ZATOICHI Giappone, 2003 (116' - colore) Regia: Takeshi Kitano Interpreti: Beat Takeshi, Tadanobu Asano, Michiyo Ogosu. |
Dire che Takeshi Kitano sia uno dei migliori registi oggi in circolazione è quasi una banalità, ma ribadirlo dopo aver visto questo chambara (il cappa e spada giapponese) è doveroso. In 15 anni ci ha proposto dieci film, tutti di ottimo livello. L’attore comico Beat Takeshi ha esordito con un sorprendente film noir – Violent Cop (1989) – trasformato in un opera quasi sperimentale che ha saputo infondere nuova vita a tutti i cliché del cinema d’azione, continuando poi con opere che non hanno deluso, raggiungendo vette altissime con film come Sonatine, Hana-Bi o il più recente Dolls.
La necessità di fare un altro film su Zatoichi nasce dal fatto che l’ultima pellicola dedicatagli risale a più di dieci anni fa. Con il suo film il regista ha voluto far riscoprire – o far conoscere – ai giapponesi più giovani uno degli eroi più famosi del dramma storico giapponese, e per fare questo ha dovuto creare un modello nuovo di questa icona, che risultasse accettabile al momento storico in cui è stato girato e che, soprattutto, risultasse "suo". Infatti non si può parlare di un film prettamente "alimentare": avendo avuto carta bianca per quanto riguarda le modifiche sia fisiche che psicologiche al personaggio, Kitano ha avuto la possibilità di misurarsi con un soggetto non personale e per di più posto in ambientazione storica, regalandogli – e regalandoci – un’esperienza stimolante.
Fermo restando che Zatoichi è, e doveva rimanere, un massaggiatore cieco, abile maestro di spada e genio del gioco d’azzardo, il samurai di Kitano ha volutamente delle connotazioni particolari ed eccentriche: i capelli biondo platino e una spada in un fodero di bambù rosso sangue. Anche sotto il profilo caratteriale, il suo Zatoichi è più schivo rispetto ai suoi predecessori, per cui ha preferito allontanarsi dai rapporti quasi commoventi che intrecciava con i cittadini buoni e umili, e lasciare che semplicemente ammazzasse i cattivi che incontrava sulla sua strada.

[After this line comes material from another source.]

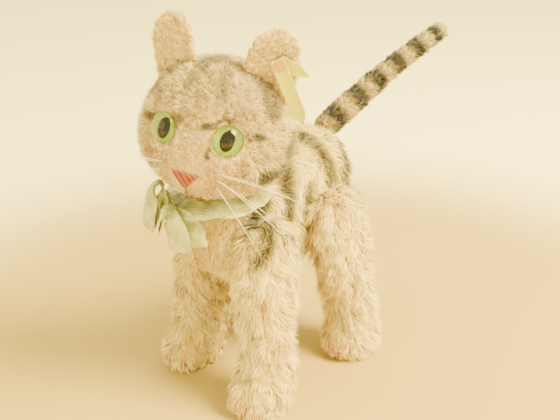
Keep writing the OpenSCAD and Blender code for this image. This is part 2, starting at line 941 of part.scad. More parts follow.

Dall’altro lato della macchina da presa Kitano lascia il suo segno, come sempre. Regia rigorosa, attenzione per le scenografie e le dissonanze visive, ritmo dilatato con la violenza che emerge improvvisa, inserimenti grotteschi e comici: «ma in Zatoichi c’è una programmaticità teorica nel mostrare zappatori che vanno a tempo, finti samurai imbecilli o personaggi-cabarattesti come l’attore Guadalcanal Taka, che si becca le legnate sulla testa. L’assurdo in Zatoichi diventa categoria ontologica del cinema. […] Kitano dimostra di essere al di sopra del semplice concetto di contaminazione tra commedia, musical e cappa e spada. Perché Zatoichi è un guerriero dell’assurdo, un corpo-cinema che viaggia nel fantastico trasformando ciò che tocca in percezione». (Mauro Gervasini)
Questa sua ultima opera dimostra ancora una volta di essere uno dei pochi registi contemporanei che si chiede ancora dove collocare la macchina da presa e come montare le immagini, senza accettare nessun tipo di convenzione. Ed è anche la dimostrazione della volontà di non abbandonare la sua cinematografia nazionale per un cinema "pulito" blockbuster: «un po’ perché non so parlare inglese, un po’ perché non voglio fare la fine commerciale e artistica di John Woo…».